NEW YORK (Reuters Health) – The recent lowering of colorectal cancer (CRC)-screening age from 50 to 45 years is likely to affect demand for colonoscopy and case mix, and result in a modest lowering of adenoma-detection rate (ADR), the chief colonoscopy-quality metric, a new analysis suggests.

Dr. Seth Crockett of the University of North Carolina at Chapel Hill and Dr. Uri Ladabaum of Stanford University in California modeled scenarios reflecting, a base case (before the age eligibility change), a future steady state of screening participation based on age and a temporary high influx (“bolus”) of 45-49-year-old screenees.

In the base case cohort of 1,000 screenees, 34.8% were 50 to 54 years old, 18.1% were 55 to 69, 19.2% were 60 to 64 and 14.3% were 65 to 69. In the future steady-state scenario, the cohort size increased to 1,159, and the largest age stratum shifted to the newly screen-eligible 45-to-49 age group (30.0%).

In the “bolus” scenario, assuming a doubling of 45-49 year-old screenees, the cohort size increased to 1,507 (with 46.2% aged 45-49). In the “bolus” scenario assuming a five-fold increase in 45-49-year-old screenees, the cohort size increased to 2,550 (with 68.2% aged 45-49).

“The bolus scenarios illustrate the possible challenges of accommodating large numbers of newly-eligible 45-49 year-old screenees in the short term,” the researchers write in Gastroenterology.

“Noninvasive screening with fecal immunochemical testing (FIT) and emerging blood tests, and prioritization of colonoscopy for higher-risk patients, could mitigate the challenges of expanding the screen-eligible population,” they suggest.

The researchers also examined the potential impact of lowering CRC screening age on individual endoscopists’ ADR.

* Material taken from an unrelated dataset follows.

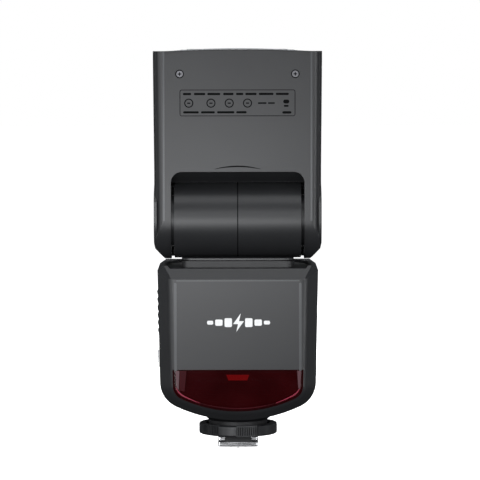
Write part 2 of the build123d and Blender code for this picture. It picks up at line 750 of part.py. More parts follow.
def head_plan(half, front, back, front_r, back_r):
    """The head's cross-section, seen along its length."""
    plan = Pos(0, (front + back) / 2) * Rectangle(2 * half, back - front)
    plan = fillet(plan.vertices().group_by(Axis.Y)[0], front_r)
    return fillet(plan.vertices().group_by(Axis.Y)[-1], back_r)


def arm_chamfers():
    """The wedges cut from the lower outer corners of both arms."""
    wedges = []
    for side in (-1, 1):
        points = [(side * 39.0, 96.2), (side * 38.2, 92.45), (side * 31.1, 83.9)]
        points += [(side * 45.0, 83.9), (side * 45.0, 96.2)]
        wedges.append(front_shape(points, (-30, 50)))
    return wedges


def arm_end(inset):
    """A rod with the outline of the arms' rounded lower ends, drawn in by a margin."""
    behind = rod_x(ARM_CURVE_R - inset, (-45, 45), 0, AXIS_Z)
    return behind & rod_x(ARM_CURVE_R - inset, (-45, 45), HEAD_FRONT + ARM_CURVE_R, AXIS_Z)


def head_form():
    """The head with its two arms, before the neck's gap and the inside are cut out."""
    lower = head_plan(HEAD_HALF, HEAD_FRONT, HEAD_BACK, 4.5, 7.0)
    top = head_plan(HEAD_HALF_TOP, HEAD_FRONT, HEAD_BACK, 4.5, 7.0)
    body = Pos(0, 0, 80) * extrude(lower, LIP_Z - 80)
    body = body + loft([Pos(0, 0, LIP_Z) * lower, Pos(0, 0, HEAD_TOP) * top])
    side = [(-20, AXIS_Z), (-20, HEAD_TOP), (40, HEAD_TOP), (40, 124.6), (15.0, 114.4), (0, AXIS_Z)]
    body = body & (side_shape(side, 45) + arm_end(0))
    for wedge in arm_chamfers():
        body = body - wedge
    return body


def arm_pads():
    """The round pads inside the arms, next to the drum's ends."""
    pads = []
    for x in ((-ARM_INNER, -PAD_X), (PAD_X, ARM_INNER)):
        wide = rod_x(PAD_BACK_R, x, 0, AXIS_Z) & block((-40, 40), (PAD_BACK_Y, 30), (80, 130))
        pads.append(rod_x(PAD_R, x, 0, AXIS_Z) + wide)
    return pads


def neck_gap():
    """The gap between the arms that the neck's drum turns in, with its slanted ceiling."""
    points = [(-40, 60), (-40, LIP_Z), (HEAD_FRONT, LIP_Z), (-4, 123.0), (0, 110), (14.8, 115.6)]
    points += [(40, 124.2), (40, 60)]
    gap = side_shape(points, ARM_INNER)
    ceiling = RectangleRounded(2 * ARM_INNER, 2 * (LIP_Z - 90), 5.0)
    ceiling = extrude(Plane.XZ * Pos(0, 90) * ceiling, amount=60, both=True)
    gap = (gap & ceiling) + rod_x(CAVITY_R, (-ARM_INNER, ARM_INNER), 0, AXIS_Z)
    for pad in arm_pads():
        gap = gap - pad
    return gap


def cap_recess(side):
    """The round seat of one hinge cap and the hollow behind it."""
    outer = (CAP_X[0], 42) if side > 0 else (-42, -CAP_X[0])
    hollow = (32.6, 42) if side > 0 else (-42, -32.6)
    seat = rod_x(CAP_R + SEAM, outer, 0, AXIS_Z)
    seat = seat & (arm_end(0.5) + block((-45, 45), (HEAD_FRONT + 0.5, 30), (AXIS_Z, 130)))
    ring = rod_x(13.0, hollow, 0, AXIS_Z) - rod_x(8.5, (-45, 45), 0, AXIS_Z)
    return [seat, ring]


def head_shell():
    """Both head shells in one, hollow, with the rib that carries the card slot."""
    shell = head_form() - neck_gap()
    inside = head_plan(HEAD_HALF - HEAD_WALL, HEAD_FRONT + HEAD_WALL, HEAD_BACK - HEAD_WALL, 3.0, 5.0)
    shell = shell - Pos(0, 0, HEAD_FLOOR) * extrude(inside, 60)
    for side in (-1, 1):
        for cut in cap_recess(side):
            shell = shell - cut
    return shell - rod_x(AXLE_R, (-45, 45), 0, AXIS_Z)


def head_lower_shell():
    shell = head_shell() & block((-50, 50), (-50, HEAD_SPLIT), (60, 200))
    for side in (-1, 1):
        shell = shell - rod_y(2.0, side * SCREW_X, (HEAD_FRONT - 1, HEAD_FRONT + 0.9), SCREW_Z)
        shell = shell - rod_y(1.05, side * SCREW_X, (HEAD_FRONT - 1, HEAD_FRONT + 9), SCREW_Z)
    return largest(shell)


def head_upper_shell():
    shell = head_shell() & block((-50, 50), (HEAD_SPLIT, 50), (60, 200))
    return shell + block((-36.5, 36.5), (28.0, 28.8), (HEAD_FLOOR - 0.5, 179.0))


def head_screw(side):
    """A small cross-recessed screw in the underside."""
    x = side * SCREW_X
    head = rod_y(1.6, x, (HEAD_FRONT + 0.1, HEAD_FRONT + 0.9), SCREW_Z)
    arm = (HEAD_FRONT - 1, HEAD_FRONT + 0.6)
    head = head - block((x - 1.0, x + 1.0), arm, (SCREW_Z - 0.22, SCREW_Z + 0.22))
    head = head - block((x - 0.22, x + 0.22), arm, (SCREW_Z - 1.0, SCREW_Z + 1.0))
    return head + rod_y(1.0, x, (HEAD_FRONT + 0.9, HEAD_FRONT + 8), SCREW_Z)


def head_screws():
    return group([head_screw(-1), head_screw(1)])


def hinge_cap(side):
    x = CAP_X if side > 0 else (-CAP_X[1], -CAP_X[0])
    cap = rod_x(CAP_R, x, 0, AXIS_Z)
    cap = cap & (arm_end(0.6) + block((-45, 45), (HEAD_FRONT + 0.6, 30), (AXIS_Z, 130)))
    for wedge in arm_chamfers():
        cap = cap - wedge
    return cap


def hinge_cap_left():
    return hinge_cap(-1)


def hinge_cap_right():
    return hinge_cap(1)


def head_bezel():
    """The frame round the lens, with a gently arched front edge."""
    plan = head_plan(HEAD_HALF_TOP, HEAD_FRONT, HEAD_BACK, 4.5, 7.0)
    frame = Pos(0, 0, HEAD_TOP) * extrude(plan, 6)
    crown = rod_y(CROWN_R, 0, (-40, 60), BEZEL_CROWN - CROWN_R)
    rails = block((-45, 45), (-40, 60), (170, BEZEL_SIDE)) - block((-34, 34), (-50, 70), (160, 200))
    frame = frame & (crown + rails)
    half = LENS_HALF + SEAM
    frame = frame - block((-half, half), (LENS_Y[0] - SEAM, LENS_Y[1] + SEAM), (170, 200))
    return frame - block((-27.2, 27.2), (29.3, 33.2), (170, 200))


def fresnel_lens():
    """The clear front lens: a domed cup with a flange inside the shells."""
    dome = block((-LENS_HALF, LENS_HALF), LENS_Y, (179.8, 190))
    dome = dome & rod_y(LENS_DOME_R, 0, (-40, 60), LENS_CROWN - LENS_DOME_R)
    lens = dome + block((-33.0, 33.0), (-11.8, 27.4), (178.6, 179.9))
    hollow = block((-29.4, 29.4), (LENS_Y[0] + 2, LENS_Y[1] - 2), (170, 190))
    return lens - (hollow & rod_y(LENS_DOME_R, 0, (-40, 60), LENS_CROWN - LENS_THICK - LENS_DOME_R))


def head_board():
    return block((-24, 24), (-12.4, -11.0), (134, 170))


def zoom_guide_rods():
    return group([rod_z(ROD_R, side * ROD_X, ROD_Y, (HEAD_FLOOR, 178.4)) for side in (-1, 1)])


def zoom_motor():
    return rod_z(4.6, LEAD_X, LEAD_Y, (HEAD_FLOOR, 143.0))


def zoom_lead_screw():
    """The lead screw, with a flat on it that shows its turning."""
    screw = rod_z(LEAD_R, LEAD_X, LEAD_Y, (143.1, 178.0))
    return screw - block((LEAD_X + 1.1, LEAD_X + 3), (10, 30), (170, 180))


def reflector():
    """The polished trough behind the flash tube, with its two end plates."""
    x = (-REFLECTOR_HALF, REFLECTOR_HALF)
    trough = rod_x(REFLECTOR_R, x, REFLECTOR_Y, REFLECTOR_Z)
    inner = (-REFLECTOR_HALF + 0.7, REFLECTOR_HALF - 0.7)
    trough = trough - rod_x(REFLECTOR_R - 0.7, inner, REFLECTOR_Y, REFLECTOR_Z)
    return trough & block((-40, 40), (-40, 40), (120, REFLECTOR_Z))


def flash_tube():
    """The glass tube and its two electrode ends, held by the reflector's end plates."""
    ends = REFLECTOR_HALF - 0.7
    return rod_x(2.2, (-21, 21), REFLECTOR_Y, 143.0) + rod_x(1.2, (-ends, ends), REFLECTOR_Y, 143.0)


def zoom_carriage():
    """The carriage that moves the reflector along the two guide rods."""
    carriage = block((-26, 26), (-7, 19), (133.5, 135.5))
    trough = rod_x(REFLECTOR_R, (-40, 40), REFLECTOR_Y, REFLECTOR_Z)
    for x in (-15.0, 15.0):
        cradle = block((x - 1, x + 1), (REFLECTOR_Y - 9, REFLECTOR_Y + 9), (135.0, 143.0))
        carriage = carriage + (cradle - trough)
    for side in (-1, 1):
        reach = (25.0, 33.6) if side > 0 else (-33.6, -25.0)
        carriage = carriage + block(reach, (-7, -1), (133.5, 139.0))
        carriage = carriage - rod_z(ROD_R + FIT, side * ROD_X, ROD_Y, (130, 145))
    carriage = carriage + block((25.4, 28), (6, 12), (133.5, 149.0))
    carriage = carriage + block((25.4, 34.5), (6, 22), (145.0, 149.0))
    return carriage - rod_z(LEAD_R + FIT, LEAD_X, LEAD_Y, (140, 155))


def catchlight_card():
    card = block((-24, 24), CARD_Y, (134, 184.6))
    return card + block((-9, 9), (CARD_Y[1] - 0.1, CARD_Y[1] + 0.4), (183.2, 184.6))


def wide_panel():
    panel = block((-27, 27), PANEL_Y, (132.5, 184.3))
    return panel + block((-9, 9), (PANEL_Y[0] - 0.2, PANEL_Y[0] + 0.1), (184.0, 184.3))


# --- Writing the parts ---------------------------------------------------------------------

PARTS = [
    body_front_shell,
    body_rear_shell,
    turntable_seat,
    af_window,
    af_lamp,
    lcd_window,
    lcd_module,
    battery_tray,
    aa_cells,
    battery_contacts,
    main_board,
    main_capacitor,
    inverter_transformer,
    body_screws,
    battery_door,
    battery_door_hinge_pin,
    port_cover,
    usb_socket,
    sync_jack,
    power_switch,
    select_dial,
    set_button,
    foot_plate,
    foot_stem,
    foot_contact_block,
    contact_pins,
    lock_pin,
    clamp_plate,
    lock_wheel,
    swivel_base,
    swivel_shaft,
    swivel_retaining_ring,
    neck_left_shell,
    neck_right_shell,
    tilt_axle,
    tilt_detent_disc,
    tilt_detent_spring,
    head_lower_shell,
    head_upper_shell,
    head_screws,
    hinge_cap_left,
    hinge_cap_right,
    head_bezel,
    fresnel_lens,
    head_board,
    zoom_guide_rods,
    zoom_motor,
    zoom_lead_screw,
    reflector,
    flash_tube,
    zoom_carriage,
    catchlight_card,
    wide_panel,
]


def write_part(name, shape):
    export_step(group([shape]), f"parts/{name}.step")
    print(name, len(shape.solids()), "solid(s)", round(group([shape]).volume), "mm3")


def main():
    os.makedirs("parts", exist_ok=True)
    for make in PARTS:
        write_part(make.__name__, make())
    for name, (x, z) in BUTTON_PLACES.items():
        write_part(f"{name}_button", round_button(x, z))
    for number, x in enumerate(KEY_XS, start=1):
        write_part(f"soft_key_{number}", soft_key(x))


main()
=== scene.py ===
import json
import math

import bmesh
import bpy
from mathutils import Matrix, Vector


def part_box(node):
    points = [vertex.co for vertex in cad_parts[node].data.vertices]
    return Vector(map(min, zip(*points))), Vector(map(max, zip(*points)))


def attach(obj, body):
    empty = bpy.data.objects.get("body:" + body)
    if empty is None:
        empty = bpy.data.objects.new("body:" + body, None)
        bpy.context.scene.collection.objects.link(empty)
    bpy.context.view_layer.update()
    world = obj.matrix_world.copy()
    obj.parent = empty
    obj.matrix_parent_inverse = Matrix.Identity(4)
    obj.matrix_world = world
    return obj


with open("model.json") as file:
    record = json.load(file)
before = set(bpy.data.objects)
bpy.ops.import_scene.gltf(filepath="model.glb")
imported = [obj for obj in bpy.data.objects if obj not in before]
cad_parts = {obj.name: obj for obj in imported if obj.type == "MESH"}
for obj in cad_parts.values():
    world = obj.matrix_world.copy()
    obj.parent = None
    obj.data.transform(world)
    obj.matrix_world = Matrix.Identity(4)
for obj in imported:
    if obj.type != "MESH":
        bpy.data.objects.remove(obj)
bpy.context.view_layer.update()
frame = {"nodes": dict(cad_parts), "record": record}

# Places come from the frame, in metres, where a node gives them, and from the figures below
# where none does. X is to the right seen from the front, -Y is the front and +Z is up.
nodes = frame["nodes"]
MM = 0.001

# Camera: lengths in metres and angles in radians, but the lens and the sensor in mm
CAMERA_DISTANCE = 1.4
CAMERA_RISE = math.radians(3.6)
CAMERA_ROLL = math.radians(-0.1)
CAMERA_AIM = Vector((0.00104, 0.0, 0.0957))
CAMERA_LENS = 225.3
SENSOR_WIDTH = 36.0
VIEW_END = 20.0

# Softboxes: name, azimuth and rise in degrees, distance and size in metres, power in watts
STUDIO_MIDDLE = Vector((0.0, 0.0, 0.11))
STRIP = (0.15, 0.5)
SHORT_STRIP = (0.08, 0.25)
WIDE_BOX = (0.25, 0.5)
LIGHT_TINT = (0.965, 0.98, 1.0)
UNREFLECTED = ("rear_left", "rear_right")  # they would glare on upward faces seen from the front
SOFTBOXES = [
    ("lens_lamp", -2, -3, 0.3, (0.1, 0.05), 0.18),
    ("left_strip", -22, -7, 0.5, SHORT_STRIP, 0.56),
    ("left_front_strip", -14, -7, 0.5, SHORT_STRIP, 0.37),
    ("right_strip", 22, 0, 0.9, STRIP, 0.62),
    ("right_front_strip", 15, 0, 0.9, STRIP, 0.4),
    ("left_side", -45, 0, 0.9, STRIP, 1.5),
    ("right_side", 45, 0, 0.9, STRIP, 1.9),
    ("upper_front", 0, 62, 0.9, (0.4, 0.2), 0.85),
    ("middle_front", 0, 24, 0.9, (0.4, 0.1), 0.95),
    ("left_far", -95, 0, 0.9, STRIP, 0.4),
    ("right_far", 95, 0, 0.9, STRIP, 0.4),
    ("overhead", 0, 85, 0.9, (0.4, 0.4), 1.2),
    ("rear_left", -140, 5, 0.9, WIDE_BOX, 9.0),
    ("rear_right", 140, 5, 0.9, WIDE_BOX, 9.0),
    ("rear_high", 180, 60, 1.0, (0.5, 0.5), 5.0),
]

# World and floor
WHITE = (1.0, 1.0, 1.0, 1.0)
WORLD_TINT = (0.92, 0.95, 1.0, 1.0)
WORLD_STRENGTH = 0.05
FLOOR_HALF = 6.0
FLOOR_GAP = 0.2 * MM

# Prints and strips stand this far out of the surface, and reach this far into it
PRINT_PROUD = 0.05 * MM
PRINT_SUNK = 0.1 * MM

# Which way along Y a print faces
FRONTWARDS = -1
BACKWARDS = 1

# Points on round outlines
BAR_ROUNDING = 0.98  # corner radius of a bar as a share of its smaller half
CIRCLE_STEPS = 32
ARC_STEPS = 24  # along the crescent and the bezel's lip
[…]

“Our results demonstrate how the new screening initiation age could lead endoscopists with currently borderline ADRs to fall below the 25% threshold. This group represents roughly one-fifth to one-fourth of the endoscopy workforce,” Dr. Crockett and Dr. Ladabaum report.

“For endoscopists with higher current ADRs, even a large surge of younger screenees is unlikely to shift them below the performance threshold. This raises challenging questions. Should ADR calculations include 45-49 year-olds? Should ADR thresholds be adjusted?”

“We believe 45-49 year-olds must be included in ADR measurement without adjusting ADR thresholds, and we encourage non-invasive screening and optimal allocation of colonoscopies in settings with constrained resources,” they conclude.

They caution that they did not model potential increased utilization of FIT or emerging blood-based biomarkers, which could affect screening colonoscopy demand.